What the GTX 1070 lacks in comparison to the is that the GTX 980 Ti has 2816 CUDA cores while the GTX 1070 has only 1920, and the GTX 980 Ti’s memory bandwidth is – 336.5 Gb/s while the GTX 1070 is at 256 Gb/s. With that, it’s not surprising that it can’t outpace the GTX 980 TI at 4K UHD resolution while in some tests it still falls behind an overclocked GTX 980 Ti despite itself being overclocked.
To sum up the GTX 1070’s performance – it’s as good as the GTX 980 Ti.
Temperature
Furmark Burn-in Test was used to stress the card. Fan settings are at Auto. Room set to ~25c.
Card | Idle(°C) | Load (°C) |
Zotac GTX 1070 FE | 29 | 77 |
Zotac GTX 1070 FE (Full RPM) | 28 | 55 |
The fan hovers at around 53% on AUTO settings where the noise level is quite audible, after all it’s a blower type fan.
Power Consumption
The stress was done with Furmark Burn-in Test. Power consumption reading was taken from the watt-meter, actual power draw by the entire system from the wall point. I’m using an Cooler Master V850 with around 90% efficiency and the estimated system power draw (CPU, not including GPU) during Furmark test is 107w.
Card | Zotac GTX 1070 FE |
Furmark Burn-in | 260 |
Estimated Actual System Draw | 241 |
Estimated Card Power Draw | 134 |
Absolutely beautiful, based on my experience a non-reference GTX 980 Ti typically goes beyond 400W wall draw on Furmark test but the GTX 1070 here doesn’t even cross 300W, not even close.
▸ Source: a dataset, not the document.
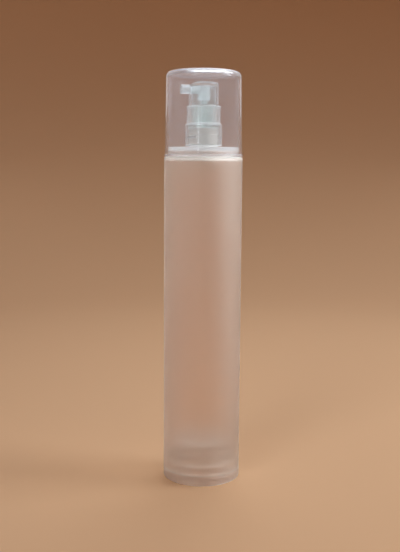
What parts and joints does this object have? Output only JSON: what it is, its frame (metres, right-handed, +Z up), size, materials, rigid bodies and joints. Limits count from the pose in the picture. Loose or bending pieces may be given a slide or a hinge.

With my calculation, it seems that unlike the GTX 980 Ti that consumes some over 250W power, the GTX 1070 under the same load just draws about half of it which is around 49%
The Verdict
The ZOTAC GeForce GTX 1070 Founders Edition (basically looks like any other FE card out in the market) is a beautiful card, nice cooling shroud design with backplate that makes it look even better. Overclocking headroom is good and performance gain is significant while still maintaining very low power draw. Based on my record the power draw is even better than a GTX 970!
The card retails at RM 2,399 – you get GTX 980 Ti-leve performance level, at the price of GTX 980, with the power draw of the GTX 970. 😀 It’s all so sweet!